Im Sommer kommen täglich tausende von Motorradfahrern und Touristen übers Stilfser Joch an seinem Haus vorbei. Viele bremsen genau wie wir neugierig ab, spenden einen Euro, um sein Reich besichtigen zu dürfen. In der halben Stunde, die wir in seinem Museum verbringen, kommen fünf oder sechs Neugierige. Die meisten gehen schnell einmal durch und sind dann wieder verschwunden. Reich wird er so nicht, aber so zufrieden und fröhlich wie er durch sein Reich spaziert, ist er reicher als ein König.

Einem Mann und uns widmet er mehr Aufmerksamkeit als den anderen. Dem Mann, weil er laut Lorenz überall seine „Griffel“ hat – den muss er im Auge behalten. Und mit uns mag er sich ein bisschen in seinem herrlichen Südtiroler Akzent unterhalten. Witziger Typ!

Lorenz bietet mir auch von seiner selbstgemachten Marmelade an, die er verkauft. Mich interessieren mehr die Steine. Die verkauft er auch. Manchmal. Ich glaube allerdings, dass er das von der Sympathie abhängig macht. Und er verkauft auch längst nicht jeden Stein. Mir scheint, nur die, die er nicht so gelungen findet oder die sich nicht in sein Gesamtkunstwerk einfügen.

Ich könnte mir aus den oberen drei Reihen der Straßenmauer…

… oder von dem großen Pult einen aussuchen. Oder auch mehrere. Der Preis richtet sich danach, wie gelungen er seine Steinmetzarbeit und die Bemalung findet – das geht von 10 bis 100 Euro. Die Steine mit den roten Nasen sind ihm die liebsten, das merkt man. Die kosten so 45-55 Euro.

Ich kann mich nicht entscheiden und fange dann an zu überlegen, wo ich meinen Stein überhaupt aufstellen soll. Einen eigenen Garten hab ich nicht und meine Küche ist schon mit meiner eigenen Steinsammlung komplett zugebaut. So entscheide ich mich gegen einen Stein und ärgere mich im Nachhinein wie Jule.

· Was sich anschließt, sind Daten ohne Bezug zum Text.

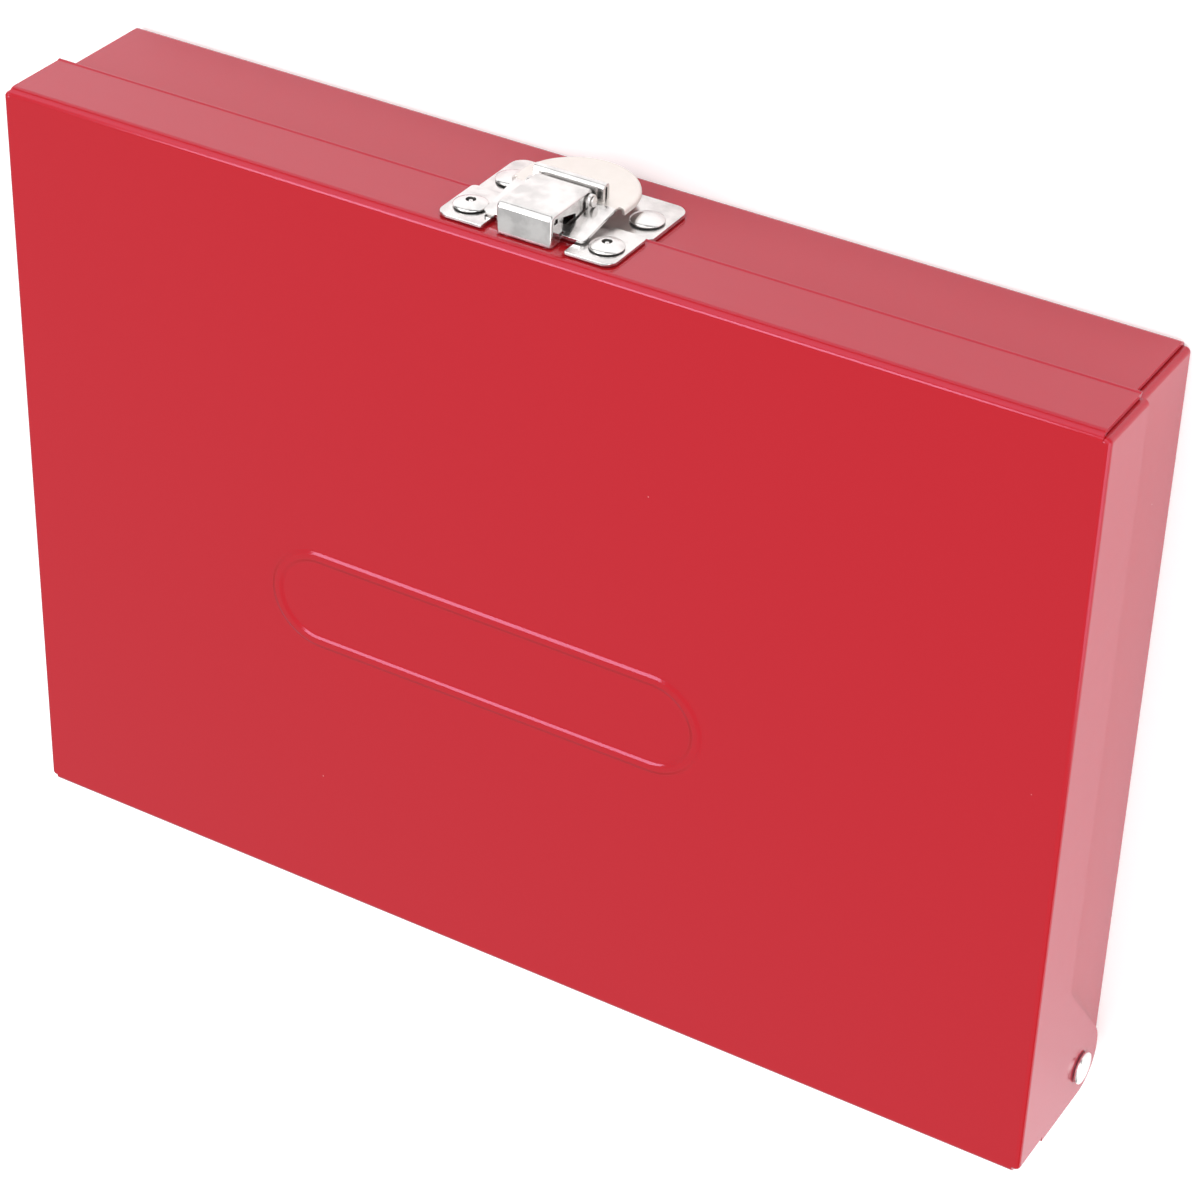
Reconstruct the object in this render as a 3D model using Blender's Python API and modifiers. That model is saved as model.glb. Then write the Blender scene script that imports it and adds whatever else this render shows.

Gedichte schreibt er auch, der Lorenz. Er bringt sie im Eigenverlag heraus – Auflage 1.000 Stück. Sobald er alle verkauft hat, macht er sich dran, ein neues Buch in die Welt zu setzen – seine Worte! Sein letztes, siebtes Buch hat über 400 Seiten mit 200 Farbbildern seiner Kunstwerke und trägt den Titel „Abheben, um zu Entschweben“. Neben Gedichten hat er darin viele Sprüche, Weisheiten und Erkenntnisse festgehalten. Lorenz beschreibt seine Bücher als kleine Kunstgalerie, in der seine Werke auch für die Nachwelt erhalten bleiben.

Gegenüber auf der anderen Straßenseite steht Lorenz‘ Haus. Der Hof gehört mit zur Ausstellung und darf ebenfalls besichtigt werden. Die Hauswand und das Vordach hängen voll mit Geweihen. Clarissa hat Angst, dass davon was runterkrachen könnte und bleibt deshalb auf der sicheren Straßenseite im Garten.

Die Felswand neben dem Haus hat Lorenz durch rotweiße Felszeichnungen aufgehübscht.

Interessant wie unterschiedlich wir Lorenz‘ Kunstausstellung erleben. Ich bin der Besuchertyp: Augen- und Mund weit offen – irre! Vor allem die Steinköpfe und die Felszeichnungen haben es mir angetan. So was will ich auch! Am liebsten würd ich gleich zum Bach rennen, einen Stein holen und mit dem Bearbeiten anfangen. Ich fühl mich hier sauwohl.

Clarissa als Landschaftsarchitektin beeindruckt vor allem, wie die Kunst in den Gemüsegarten integriert wurde.

Und dass Lorenz es geschafft hat, die hässliche Straßenmauer als Teil des Gesamtkunstwerkes aufzuhübschen…

Wobei Clarissa die Steinköpfe, in die ich mich gerade verliebt habe, ziemlich gruselig findet. Sie verschwindet auch bald wieder aus dem Garten – sie fühlt sich von den vielen Gesichtern beobachtet. Dabei hatte ich ihr doch einen Steinkopf als Erinnerung an unsere Alpen-Abenteuerfahrt schenken wollen.